Millionengeschäft Flusskreuzfahrt

Derzeit erfreuen sich Reisen auf Flüssen wie Main und Donau unter anderem bei nordamerikanischen Touristen großer Beliebtheit. Im Jahr 2016 erlösten allein die Mitgliedsunternehmen des Branchenverbandes IG Rivercruise eigenen Angaben zufolge 450 Millionen Euro in Deutschland. Zu den Passauer Kontrollergebnissen äußerte sich der Branchenverband auf Anfrage nicht näher. Bis dato hätten die Ermittlungsbehörden die IG Rivercruise nicht kontaktiert, erklärte Präsident Daniel Buchmüller.

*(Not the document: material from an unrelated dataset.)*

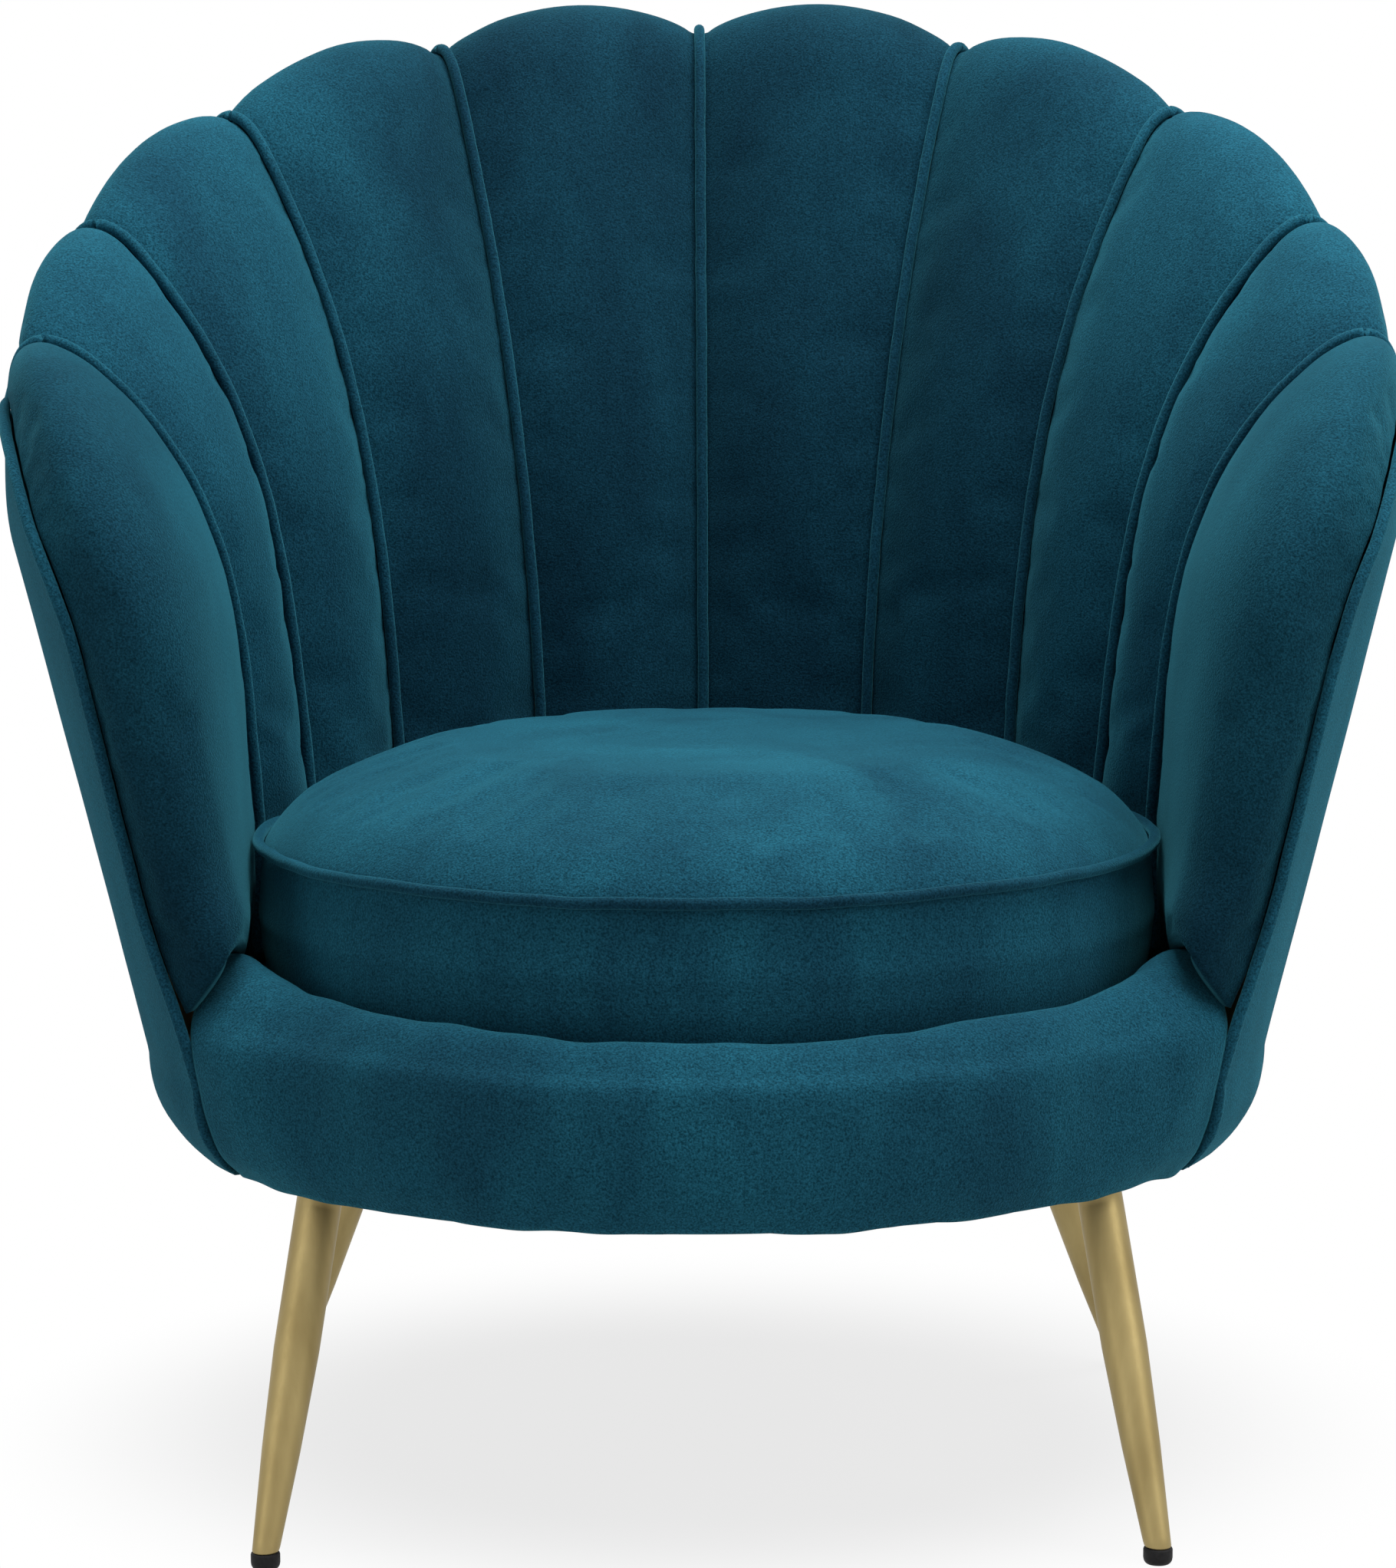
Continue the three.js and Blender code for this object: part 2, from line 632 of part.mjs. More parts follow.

Gewerkschaft verurteilt Ausbeutung

Ein Sprecher der Schifffahrtsgewerkschaft Nautilus International hingegen verurteilte das Gebaren der Reedereien im Interview mit dem BR. Aus Sicht der Gewerkschaft mit über 22.000 Mitgliedern wäre ein Tarifvertrag für die Beschäftigten wünschenswert.

Der Bayerische Rundfunk hatte vor gut einem Jahr erstmals über Missstände in der Branche berichtet. In diesem Zusammenhang hatte die IG Rivercruise erklärt, man setze sich für die Einhaltung von Regeln und Gesetzen ein.